Orbits are difficult around the moon, because of ‘Mascons’ or mass cncentrations. The gravity of the Moon is very ‘lumpy’, and most orbits are not stable (other than identified ‘frozen’ orbits).
Sending TV or internet to the Moon is not difficult. You just need either more power, or larger dishes on each end of the link. The video link from the moon was achieved with less than 20 Watts of power. This low power worked because the receivers were the Parkes or Goldstone dishes. Of course, an Earth-based transmitter could be thousands of Watts, and could be transmitted from a large dish.
I don’t think you’d have to bother. The ambient emissions from Earth would just be a low level of noise. The high-gain antenna that NASA is pointing at you would easily drown out everything else.
Pretty much all the equipment would be off the shelf. The sending side would multiplex whichever channels you wanted on the same frequency bands as a normal TV. They could even take the signals straight from the local stations without a frequency shift. And on the receiving end, you just plug the coax cable into a normal TV.

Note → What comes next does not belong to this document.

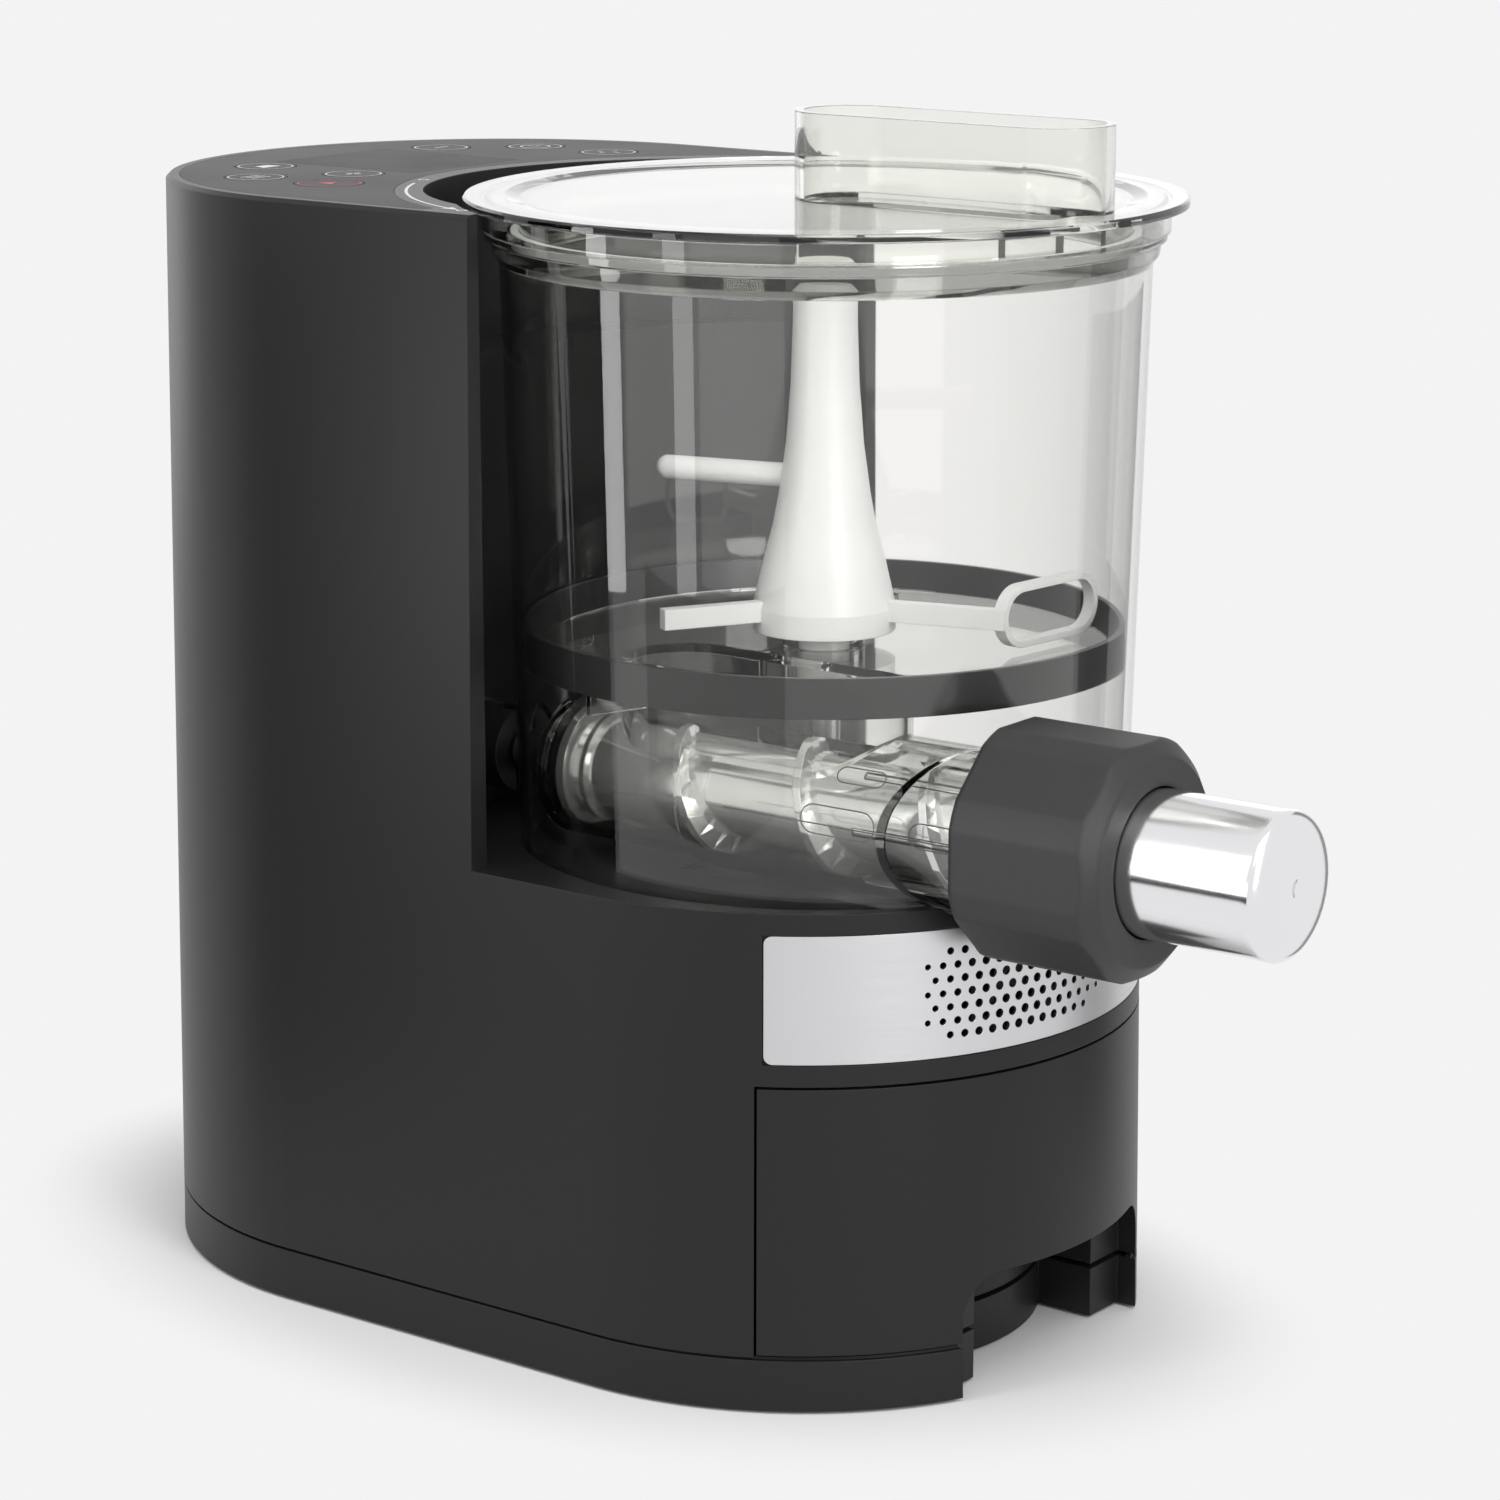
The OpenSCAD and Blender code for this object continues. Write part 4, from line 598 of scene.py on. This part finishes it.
def add_lamp(name, place, target, size, watts):
    """A rectangular softbox."""
    data = bpy.data.lights.new(name, "AREA")
    data.shape = "RECTANGLE"
    data.size, data.size_y = size
    data.energy = watts
    lamp = bpy.data.objects.new(name, data)
    bpy.context.scene.collection.objects.link(lamp)
    aim(lamp, place, target)


def glow(name, strength):
    """The white or grey of a lit card."""
    mat = new_material(name, (0, 0, 0), 1.0, Specular_IOR_Level=0.0)
    shader = mat.node_tree.nodes["Principled BSDF"]
    shader.inputs["Emission Color"].default_value = (1, 1, 1, 1)
    shader.inputs["Emission Strength"].default_value = strength
    return mat


def add_card(name, place, target, size, material, in_metal=True, in_glass=False):
    """A card that lights nothing: in_metal for reflections, in_glass for the inner faces of clear walls."""
    card = add_plane(name, size[0] / 2, size[1] / 2, material)
    aim(card, place, target)
    card.visible_camera = False
    card.visible_diffuse = False
    card.visible_glossy = in_metal
    card.visible_transmission = in_glass
    card.visible_shadow = False


def add_ring_card(name, angle, width, low, high, material, gap=0.0):
    """An upright card on the ring about the bowl, facing the bowl."""
    x, y = on_circle(RING_REACH, angle)
    z = (low + high) / 2
    add_card(name, (x, BOWL_BOX_Y + y, z), (0, BOWL_BOX_Y, z), (width, high - low - gap), material)


for name, place, size, watts in LAMPS:
    add_lamp(name, place, MIDDLE, size, watts)
add_card("back_card", (1.2, 0.9, 0.56), (0, 0, 0.33), (1.6, 0.5), glow("back card white", 1.5))
add_card("rear_card", (0.25, 1.4, 0.5), MIDDLE, (0.5, 1.0), glow("rear card white", 2.0))
black_card = new_material("black card", (0.01, 0.01, 0.01), 1.0, Specular_IOR_Level=0.0)
add_card("left_dark_card", (-0.248, 0.251, 0.16), (-0.075, 0.016, 0.16), (0.118, 0.32), black_card,
         in_glass=True)
add_card("right_dark_card", (0.262, -0.155, 0.14), (0.02, 0.05, 0.14), (0.235, 0.26), black_card,
         in_metal=False, in_glass=True)
add_card("right_grey_card", (0.187, -0.207, 0.15), (0.0075, 0.07, 0.15), (0.11, 0.3),
         glow("right card grey", 0.3))
for name, angle, width, strength in RING_CARDS:
    add_ring_card(name + "_card", angle, width, RING_LOW, RING_HIGH, glow(name + " strip white", strength))
add_ring_card("low_dark_card", LOW_CARD_TURN, LOW_CARD_WIDTH, 0, RING_LOW, black_card, gap=FLOOR_GAP)


# ------------------------------------------------------------------ camera

CAMERA_PLACE = (-1.0231, -0.76597, 0.4722)
CAMERA_DOWN, CAMERA_ROUND = 13.427, 53.0
CAMERA_LENS, CAMERA_SENSOR = 105.57, 36


def add_camera():
    """Stands where the photograph was taken from: round from the front towards -X, and looking down."""
    data = bpy.data.cameras.new("camera")
    data.sensor_width = CAMERA_SENSOR
    data.lens = CAMERA_LENS
    camera = bpy.data.objects.new("camera", data)
    bpy.context.scene.collection.objects.link(camera)
    camera.location = CAMERA_PLACE
    camera.rotation_euler = (math.radians(90 - CAMERA_DOWN), 0, math.radians(-CAMERA_ROUND))
    bpy.context.scene.camera = camera


add_camera()
bpy.context.scene.view_settings.view_transform = "Standard"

So you’re saying just use a high-gain antenna and broadcast channels 2, 4, and 7 (or your own local flavor of major network channels) directly at the moon, overpowering any noise from other earth-based broadcasters?
Yep. You’d want a fairly large dish due to the low frequencies; on the other hand, the large wavelengths mean it’s easy to build such a large, sparse dish. You could also build a flat phased array, even with 1983 tech.
Or, you could do a constant frequency shift if you really wanted to run in the GHz. It’s easy to just shift a frequency range up by, say, 2 GHz on the outgoing side, then -2 GHz on reception. After the upshift/downshift, the signals would again be in the 54-216 MHz range of standard VHF analog TV channels.
I would think since there’s a lag, all broadcasts are delayed, it would be simpler to TIVO programs up there. I’d suggest VHS or Betamax recording, but without air, will the recorder motors overheat?